Modi's 30 Million: The Number That Tells You Something About Power in 2026
Seven times. That is how many more YouTube subscribers Narendra Modi has than Donald Trump.
Not seven percent more. Seven times. On a platform where Trump built his political revival, where he commands genuine mass attention, Modi's 30 million subscribers make the American president look like a regional creator who hasn't quite broken through yet.
That happened quietly on Tuesday morning, while most of the world's news editors were watching the Gulf.
Nobody Else Is Close
Jair Bolsonaro — who ran one of the most aggressive social media operations in Latin American political history, who arguably pioneered the WhatsApp-to-YouTube pipeline for conservative populism in the developing world — sits at roughly 7 million. He is also no longer in power.
Zelenskyy spent three years as the most globally covered politician alive. Parliamentary addresses, late-night show appearances, the full force of Western media sympathy behind him. His YouTube numbers are not in the same conversation.
This is not a story about Modi being good at social media. It's a story about everyone else being somewhere else entirely while he was building something they didn't take seriously until it was too late to catch up.
What 30 Million Looks Like Inside India
Rahul Gandhi has invested seriously in his digital presence — more seriously than his party would have thought necessary five years ago. He is at 10.2 million. The AAP is at 7.1 million. The Congress party's official channel: 6.8 million.
Modi's individual channel beats the combined institutional presence of the principal opposition.
In an election cycle, that gap is not abstract. It is the difference between needing media intermediaries and not needing them. Between hoping a journalist frames your message fairly and not needing a journalist at all.
February Was Already a Big Month
Before the YouTube number, there was Instagram.
Last month, Modi crossed 100 million followers — first politician anywhere on earth to do it. His feed is a studied mix: high-stakes diplomatic photographs from foreign visits, then a video of him doing yoga at dawn, then photographs from the Ram Mandir ceremony, then something that looks almost like a travel vlog from Lakshadweep. The combination shouldn't work as well as it does. It works extremely well.
On X he has 106 million followers. Still the most-followed active politician on the platform.
Three platforms. Three nine-figure or near-nine-figure numbers. The closest comparable case in global politics doesn't really exist.
The Mechanics of It
Mann Ki Baat is probably the least flashy and most important piece of the operation.
A monthly address, live-streamed and archived. It has run for years. The format creates habit — people know when it is coming, they return for it, and the absence of an interviewer gives it the texture of something unfiltered even when it isn't. That sense of directness is hard to manufacture and harder to sustain. His team has sustained it.
The Shorts strategy is less discussed but probably reaches more people. Thirty-second vertical clips cut from speeches and official appearances, designed for a mobile-first audience that will not watch a forty-minute address but will watch the forty seconds that mattered. India's under-30 electorate lives on that format. Meeting them there rather than expecting them to seek out the full version is a choice that most government communications operations still haven't made.

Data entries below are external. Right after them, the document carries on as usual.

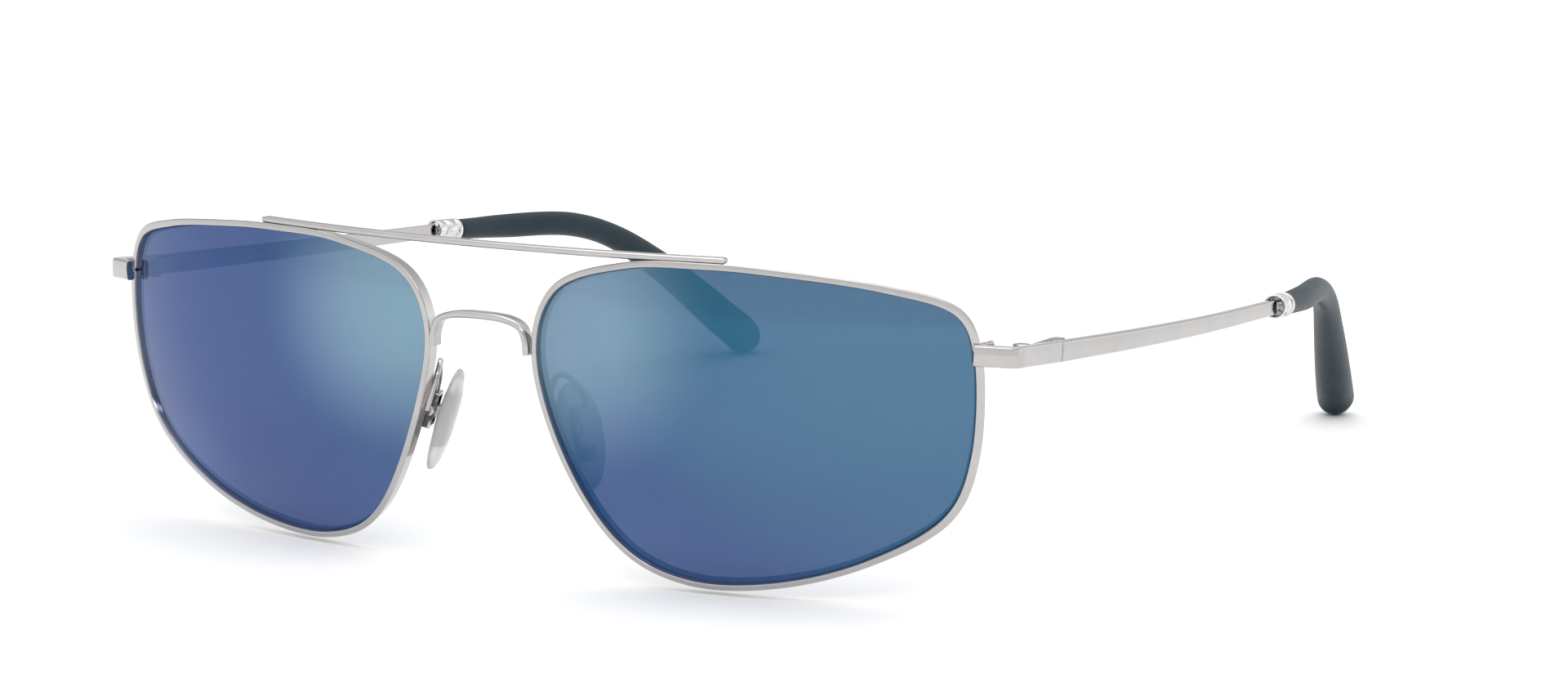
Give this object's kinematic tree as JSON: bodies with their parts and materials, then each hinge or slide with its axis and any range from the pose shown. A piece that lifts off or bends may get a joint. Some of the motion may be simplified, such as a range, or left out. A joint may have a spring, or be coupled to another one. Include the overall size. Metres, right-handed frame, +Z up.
{
  "type": "sunglasses",
  "caption": "Metal-framed navigator sunglasses with a double bridge, mirrored lenses, rocking nose pads and folding temples.",
  "frame": {"origin": "middle of the footprint, on the surface that the glasses stand on with the temples open", "axes": "+Z up, front faces -Y, +X is the wearer's left, temples run back along +Y"},
  "size_m": [0.1442, 0.1608, 0.0442],
  "materials": {
    "satin_metal": "satin nickel-silver wire and strip",
    "polished_metal": "polished turned metal",
    "hinge_metal": "milled satin metal",
    "screw_metal": "turned bright metal",
    "mirror_lens": "blue mirror coating, polished",
    "clear_silicone": "clear soft silicone",
    "tip_rubber": "dark slate soft-touch rubber"
  },
  "bodies": {
    "front": {"brow_bar": "satin_metal", "nose_bridge": "satin_metal", "rim_left": "satin_metal", "rim_right": "satin_metal", "lens_left": "mirror_lens", "lens_right": "mirror_lens", "end_piece_left": "satin_metal", "end_piece_right": "satin_metal", "rim_lock_upper_left": "satin_metal", "rim_lock_upper_right": "satin_metal", "rim_lock_lower_left": "satin_metal", "rim_lock_lower_right": "satin_metal", "rim_lock_screw_left": "screw_metal", "rim_lock_screw_right": "screw_metal", "hinge_front_leaf_left": "hinge_metal", "hinge_front_leaf_right": "hinge_metal", "hinge_screw_left": "screw_metal", "hinge_screw_right": "screw_metal", "pad_arm_left": "satin_metal", "pad_arm_right": "satin_metal", "pad_box_left": "satin_metal", "pad_box_right": "satin_metal", "pad_screw_left": "screw_metal", "pad_screw_right": "screw_metal"},
    "temple_left": {"hinge_rear_leaf_left": "hinge_metal", "temple_bar_left": "satin_metal", "collar_ring_left": "polished_metal", "tip_ferrule_left": "polished_metal", "temple_tip_left": "tip_rubber"},
    "pad_left": {"nose_pad_left": "clear_silicone", "pad_core_left": "hinge_metal"},
    "temple_right": {"hinge_rear_leaf_right": "hinge_metal", "temple_bar_right": "satin_metal", "collar_ring_right": "polished_metal", "tip_ferrule_right": "polished_metal", "temple_tip_right": "tip_rubber"},
    "pad_right": {"nose_pad_right": "clear_silicone", "pad_core_right": "hinge_metal"}
  },
  "joints": [
    {"name": "temple_left_fold", "type": "hinge", "parent": "front", "child": "temple_left", "pos_m": [0.06785, -0.05907, 0.03219], "axis": [0, 0, 1], "range_deg": [0, 84]},
    {"name": "temple_right_fold", "type": "hinge", "parent": "front", "child": "temple_right", "pos_m": [-0.06785, -0.05907, 0.03219], "axis": [0, 0, -1], "range_deg": [0, 76]},
    {"name": "pad_left_rock", "type": "hinge", "parent": "front", "child": "pad_left", "pos_m": [0.01225, -0.07202, 0.01964], "axis": [0.3746, 0.9272, 0], "range_deg": [-8, 8]},
    {"name": "pad_right_rock", "type": "hinge", "parent": "front", "child": "pad_right", "pos_m": [-0.01225, -0.07202, 0.01964], "axis": [0.3746, -0.9272, 0], "range_deg": [-8, 8]}
  ]
}
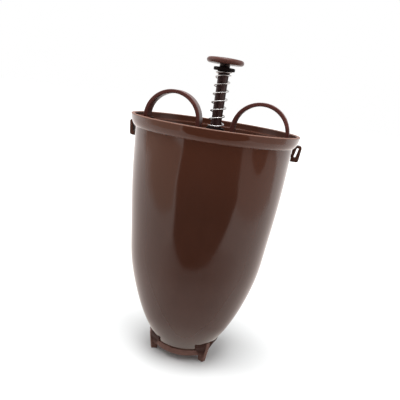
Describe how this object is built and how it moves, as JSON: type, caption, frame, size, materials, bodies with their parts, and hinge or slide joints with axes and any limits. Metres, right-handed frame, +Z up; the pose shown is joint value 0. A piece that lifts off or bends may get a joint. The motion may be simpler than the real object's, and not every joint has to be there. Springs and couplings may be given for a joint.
{
  "type": "batter dispenser",
  "caption": "Hand-held batter dispenser: tapering cup on three winged feet, bridge with finger loops, and a sprung plunger whose piston shuts the outlet.",
  "frame": {"origin": "on the table, under the cup's axis", "axes": "+Z up along the cup's axis, X along the handle bridge, +Y towards the back foot"},
  "size_m": [0.1314, 0.1268, 0.2338],
  "materials": {
    "cup_plastic": "glossy moulded",
    "base_plastic": "satin moulded",
    "bridge_plastic": "glossy moulded",
    "loop_plastic": "glossy moulded",
    "clip_plastic": "glossy moulded",
    "bush_plastic": "smooth moulded",
    "rod_plastic": "glossy moulded",
    "knob_plastic": "glossy moulded",
    "spring_steel": "drawn wire",
    "steel": "plated",
    "seal_rubber": "soft silicone"
  },
  "bodies": {
    "cup": {"hopper_cup": "cup_plastic", "outlet_base": "base_plastic", "base_seal": "seal_rubber", "handle_bridge": "bridge_plastic", "guide_bush": "bush_plastic", "spring_seat": "steel", "finger_loop_right": "loop_plastic", "finger_loop_left": "loop_plastic", "return_spring": "spring_steel"},
    "plunger": {"plunger_rod": "rod_plastic", "spring_cap": "rod_plastic", "push_knob": "knob_plastic", "knob_screw": "steel", "knob_cover": "knob_plastic", "closing_piston": "base_plastic", "piston_seal": "seal_rubber", "piston_washer": "steel", "piston_screw": "steel"},
    "clip_right": {"lock_clip_right": "clip_plastic"},
    "clip_left": {"lock_clip_left": "clip_plastic"}
  },
  "joints": [
    {"name": "plunger_press", "type": "slide", "parent": "cup", "child": "plunger", "axis": [0, 0, -1], "range_m": [0, 0.023], "stiffness_N_per_m": 250, "springref_m": -0.012, "deforming": ["return_spring"]},
    {"name": "clip_right_pull", "type": "slide", "parent": "cup", "child": "clip_right", "axis": [1, 0, 0], "range_m": [0, 0.008]},
    {"name": "clip_left_pull", "type": "slide", "parent": "cup", "child": "clip_left", "axis": [-1, 0, 0], "range_m": [0, 0.008]}
  ]
}
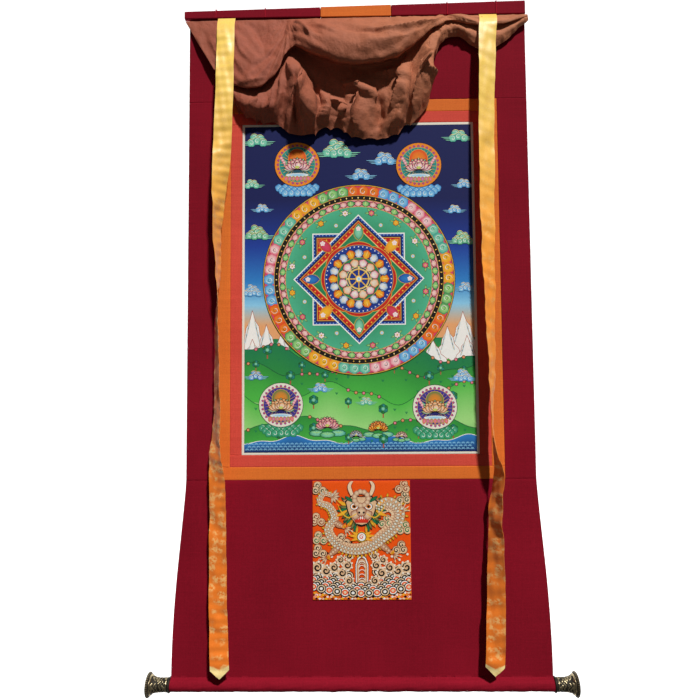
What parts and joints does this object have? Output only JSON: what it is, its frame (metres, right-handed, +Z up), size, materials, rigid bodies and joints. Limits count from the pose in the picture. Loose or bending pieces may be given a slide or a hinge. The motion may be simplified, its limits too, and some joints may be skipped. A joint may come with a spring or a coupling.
{
  "type": "thangka scroll painting",
  "caption": "Scroll painting on canvas in a pieced cloth mount, with a gathered silk veil, long ribbons and a capped roller at its foot.",
  "frame": {"origin": "middle of the heading's top edge, in the plane of the cloth's front face", "axes": "+Z up, +X to the viewer's right, +Y away from the viewer, towards the wall"},
  "size_m": [0.7944, 0.0907, 1.3276],
  "materials": {
    "maroon_cloth": "matt plain weave, deep maroon",
    "orange_cloth": "ribbed silk, orange",
    "red_cloth": "ribbed silk, coral red",
    "painted_canvas": "primed canvas with satin paint",
    "brocade": "silk brocade with raised pale gold threads",
    "veil_silk": "thin brown silk, soft sheen",
    "ribbon_satin": "gold damask satin",
    "tie_thread": "pink-red thread",
    "rod_wood": "plain turned wood",
    "cap_metal": "antique brass with dark patina in its relief"
  },
  "bodies": {
    "root": {"heading_left": "maroon_cloth", "heading_right": "maroon_cloth", "top_panel": "maroon_cloth", "left_panel": "maroon_cloth", "right_panel": "maroon_cloth", "bottom_panel": "maroon_cloth", "heading_centre": "orange_cloth", "orange_top": "orange_cloth", "orange_bottom": "orange_cloth", "orange_left": "orange_cloth", "orange_right": "orange_cloth", "red_top": "red_cloth", "red_bottom": "red_cloth", "red_left": "red_cloth", "red_right": "red_cloth", "painting": "painted_canvas", "door": "brocade", "dust_cover": "veil_silk", "ribbon_left": "ribbon_satin", "ribbon_right": "ribbon_satin", "tie_1": "tie_thread", "tie_2": "tie_thread", "tie_3": "tie_thread", "tie_4": "tie_thread", "roller_rod": "rod_wood", "cap_left": "cap_metal", "cap_right": "cap_metal"}
  },
  "joints": []
}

Behind-the-scenes PMO content does something different again. It makes the machinery of government feel accessible — not the polished press conference version of governance, but something that looks like a person doing a job. Whether or not that impression reflects the reality is a separate question. The impression lands.
What the Number Is Actually For
There is a version of this story where 30 million YouTube subscribers is a vanity metric — something to put in a press release, a point of national pride, ultimately not that consequential.
That reading misses the structural point.
A direct channel into 30 million households that requires no newspaper editor, no television anchor, no algorithm intervention beyond the one his own team manages — that is a communications infrastructure. When a crisis breaks, the channel is already there. Already trusted. Already habitual. The relationship was built in ordinary time, which means it is available in extraordinary time.
Previous generations of political leaders had to negotiate with media gatekeepers for access to that kind of reach. They had to hope the coverage was fair, or manage the coverage if it wasn't, or work around it through advertising. This is a different arrangement entirely.
Whether you find that reassuring or concerning probably depends on how much you trust the person holding the channel.
Subscriber figures reflect data available at time of publication.